▸ Provided material
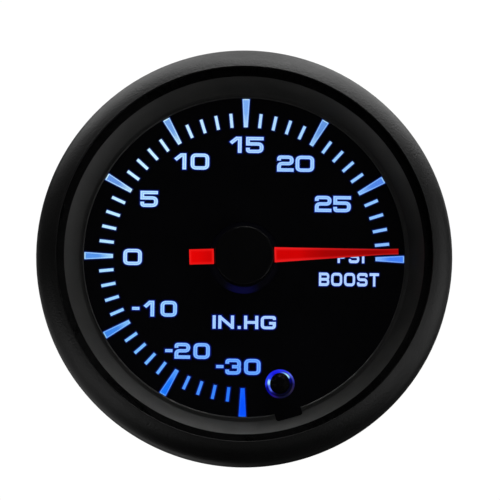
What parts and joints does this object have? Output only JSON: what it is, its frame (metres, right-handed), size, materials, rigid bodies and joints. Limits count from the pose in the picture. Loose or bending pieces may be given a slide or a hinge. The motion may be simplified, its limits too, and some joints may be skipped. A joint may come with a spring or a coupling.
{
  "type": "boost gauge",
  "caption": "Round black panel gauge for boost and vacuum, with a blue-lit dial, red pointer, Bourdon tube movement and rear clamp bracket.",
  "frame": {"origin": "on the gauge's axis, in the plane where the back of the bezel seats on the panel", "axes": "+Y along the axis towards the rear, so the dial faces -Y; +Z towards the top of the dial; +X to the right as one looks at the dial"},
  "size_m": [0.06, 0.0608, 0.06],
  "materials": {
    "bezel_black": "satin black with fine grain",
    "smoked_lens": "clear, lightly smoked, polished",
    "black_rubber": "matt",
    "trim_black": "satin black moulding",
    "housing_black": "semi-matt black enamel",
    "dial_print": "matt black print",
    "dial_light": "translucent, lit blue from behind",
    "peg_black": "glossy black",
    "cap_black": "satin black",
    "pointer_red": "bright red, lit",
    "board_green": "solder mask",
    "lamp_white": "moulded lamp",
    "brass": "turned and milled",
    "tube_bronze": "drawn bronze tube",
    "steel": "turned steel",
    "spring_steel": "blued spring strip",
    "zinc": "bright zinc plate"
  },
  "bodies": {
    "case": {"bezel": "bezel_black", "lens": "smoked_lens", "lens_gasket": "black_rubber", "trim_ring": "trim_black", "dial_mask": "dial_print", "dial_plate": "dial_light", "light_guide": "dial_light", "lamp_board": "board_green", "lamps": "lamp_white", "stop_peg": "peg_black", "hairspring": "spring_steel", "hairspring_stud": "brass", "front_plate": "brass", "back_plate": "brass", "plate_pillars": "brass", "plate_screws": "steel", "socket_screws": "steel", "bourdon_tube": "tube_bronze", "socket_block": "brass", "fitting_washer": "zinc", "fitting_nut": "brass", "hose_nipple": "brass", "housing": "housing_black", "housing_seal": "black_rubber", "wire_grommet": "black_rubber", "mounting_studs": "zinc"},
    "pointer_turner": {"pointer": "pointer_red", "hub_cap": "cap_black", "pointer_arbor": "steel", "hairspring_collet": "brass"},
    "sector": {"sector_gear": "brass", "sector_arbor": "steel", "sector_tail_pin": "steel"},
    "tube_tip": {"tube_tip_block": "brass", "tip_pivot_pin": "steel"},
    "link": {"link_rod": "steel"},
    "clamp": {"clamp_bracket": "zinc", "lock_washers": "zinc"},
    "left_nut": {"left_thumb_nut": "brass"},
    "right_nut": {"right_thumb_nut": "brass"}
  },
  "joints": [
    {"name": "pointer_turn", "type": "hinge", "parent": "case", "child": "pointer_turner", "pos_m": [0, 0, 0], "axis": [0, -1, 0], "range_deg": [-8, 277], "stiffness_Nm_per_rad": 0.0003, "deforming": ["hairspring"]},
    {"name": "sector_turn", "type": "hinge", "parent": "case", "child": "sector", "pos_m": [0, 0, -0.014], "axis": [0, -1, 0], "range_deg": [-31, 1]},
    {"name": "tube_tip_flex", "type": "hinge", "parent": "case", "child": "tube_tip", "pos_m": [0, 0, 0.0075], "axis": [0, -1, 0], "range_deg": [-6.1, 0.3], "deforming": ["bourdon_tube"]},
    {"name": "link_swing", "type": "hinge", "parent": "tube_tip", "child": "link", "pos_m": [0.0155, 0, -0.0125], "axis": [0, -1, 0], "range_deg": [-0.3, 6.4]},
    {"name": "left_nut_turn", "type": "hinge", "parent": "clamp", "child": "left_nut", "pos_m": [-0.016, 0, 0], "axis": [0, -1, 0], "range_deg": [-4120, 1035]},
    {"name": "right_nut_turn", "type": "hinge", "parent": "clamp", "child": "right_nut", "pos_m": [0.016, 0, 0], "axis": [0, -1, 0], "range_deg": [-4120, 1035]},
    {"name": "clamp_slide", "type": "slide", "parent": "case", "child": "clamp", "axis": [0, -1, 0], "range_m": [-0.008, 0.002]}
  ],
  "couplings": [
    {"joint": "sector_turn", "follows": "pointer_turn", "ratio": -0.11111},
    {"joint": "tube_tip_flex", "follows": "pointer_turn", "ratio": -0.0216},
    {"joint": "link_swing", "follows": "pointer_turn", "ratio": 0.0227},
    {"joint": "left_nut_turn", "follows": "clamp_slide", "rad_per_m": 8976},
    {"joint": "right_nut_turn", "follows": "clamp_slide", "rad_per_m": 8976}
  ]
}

▸ What you should do
Each line above must be printed exactly as it appears.

▸ Exercise answer
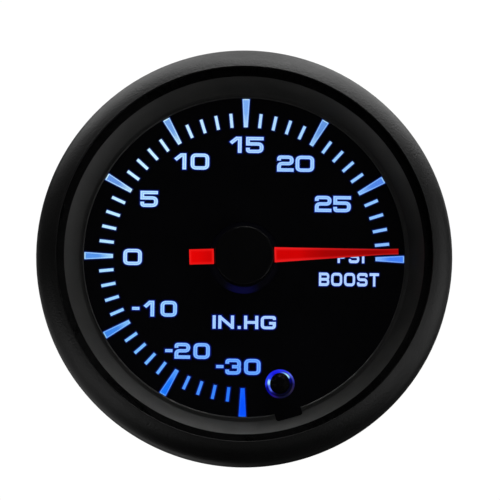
What parts and joints does this object have? Output only JSON: what it is, its frame (metres, right-handed), size, materials, rigid bodies and joints. Limits count from the pose in the picture. Loose or bending pieces may be given a slide or a hinge. The motion may be simplified, its limits too, and some joints may be skipped. A joint may come with a spring or a coupling.
{
  "type": "boost gauge",
  "caption": "Round black panel gauge for boost and vacuum, with a blue-lit dial, red pointer, Bourdon tube movement and rear clamp bracket.",
  "frame": {"origin": "on the gauge's axis, in the plane where the back of the bezel seats on the panel", "axes": "+Y along the axis towards the rear, so the dial faces -Y; +Z towards the top of the dial; +X to the right as one looks at the dial"},
  "size_m": [0.06, 0.0608, 0.06],
  "materials": {
    "bezel_black": "satin black with fine grain",
    "smoked_lens": "clear, lightly smoked, polished",
    "black_rubber": "matt",
    "trim_black": "satin black moulding",
    "housing_black": "semi-matt black enamel",
    "dial_print": "matt black print",
    "dial_light": "translucent, lit blue from behind",
    "peg_black": "glossy black",
    "cap_black": "satin black",
    "pointer_red": "bright red, lit",
    "board_green": "solder mask",
    "lamp_white": "moulded lamp",
    "brass": "turned and milled",
    "tube_bronze": "drawn bronze tube",
    "steel": "turned steel",
    "spring_steel": "blued spring strip",
    "zinc": "bright zinc plate"
  },
  "bodies": {
    "case": {"bezel": "bezel_black", "lens": "smoked_lens", "lens_gasket": "black_rubber", "trim_ring": "trim_black", "dial_mask": "dial_print", "dial_plate": "dial_light", "light_guide": "dial_light", "lamp_board": "board_green", "lamps": "lamp_white", "stop_peg": "peg_black", "hairspring": "spring_steel", "hairspring_stud": "brass", "front_plate": "brass", "back_plate": "brass", "plate_pillars": "brass", "plate_screws": "steel", "socket_screws": "steel", "bourdon_tube": "tube_bronze", "socket_block": "brass", "fitting_washer": "zinc", "fitting_nut": "brass", "hose_nipple": "brass", "housing": "housing_black", "housing_seal": "black_rubber", "wire_grommet": "black_rubber", "mounting_studs": "zinc"},
    "pointer_turner": {"pointer": "pointer_red", "hub_cap": "cap_black", "pointer_arbor": "steel", "hairspring_collet": "brass"},
    "sector": {"sector_gear": "brass", "sector_arbor": "steel", "sector_tail_pin": "steel"},
    "tube_tip": {"tube_tip_block": "brass", "tip_pivot_pin": "steel"},
    "link": {"link_rod": "steel"},
    "clamp": {"clamp_bracket": "zinc", "lock_washers": "zinc"},
    "left_nut": {"left_thumb_nut": "brass"},
    "right_nut": {"right_thumb_nut": "brass"}
  },
  "joints": [
    {"name": "pointer_turn", "type": "hinge", "parent": "case", "child": "pointer_turner", "pos_m": [0, 0, 0], "axis": [0, -1, 0], "range_deg": [-8, 277], "stiffness_Nm_per_rad": 0.0003, "deforming": ["hairspring"]},
    {"name": "sector_turn", "type": "hinge", "parent": "case", "child": "sector", "pos_m": [0, 0, -0.014], "axis": [0, -1, 0], "range_deg": [-31, 1]},
    {"name": "tube_tip_flex", "type": "hinge", "parent": "case", "child": "tube_tip", "pos_m": [0, 0, 0.0075], "axis": [0, -1, 0], "range_deg": [-6.1, 0.3], "deforming": ["bourdon_tube"]},
    {"name": "link_swing", "type": "hinge", "parent": "tube_tip", "child": "link", "pos_m": [0.0155, 0, -0.0125], "axis": [0, -1, 0], "range_deg": [-0.3, 6.4]},
    {"name": "left_nut_turn", "type": "hinge", "parent": "clamp", "child": "left_nut", "pos_m": [-0.016, 0, 0], "axis": [0, -1, 0], "range_deg": [-4120, 1035]},
    {"name": "right_nut_turn", "type": "hinge", "parent": "clamp", "child": "right_nut", "pos_m": [0.016, 0, 0], "axis": [0, -1, 0], "range_deg": [-4120, 1035]},
    {"name": "clamp_slide", "type": "slide", "parent": "case", "child": "clamp", "axis": [0, -1, 0], "range_m": [-0.008, 0.002]}
  ],
  "couplings": [
    {"joint": "sector_turn", "follows": "pointer_turn", "ratio": -0.11111},
    {"joint": "tube_tip_flex", "follows": "pointer_turn", "ratio": -0.0216},
    {"joint": "link_swing", "follows": "pointer_turn", "ratio": 0.0227},
    {"joint": "left_nut_turn", "follows": "clamp_slide", "rad_per_m": 8976},
    {"joint": "right_nut_turn", "follows": "clamp_slide", "rad_per_m": 8976}
  ]
}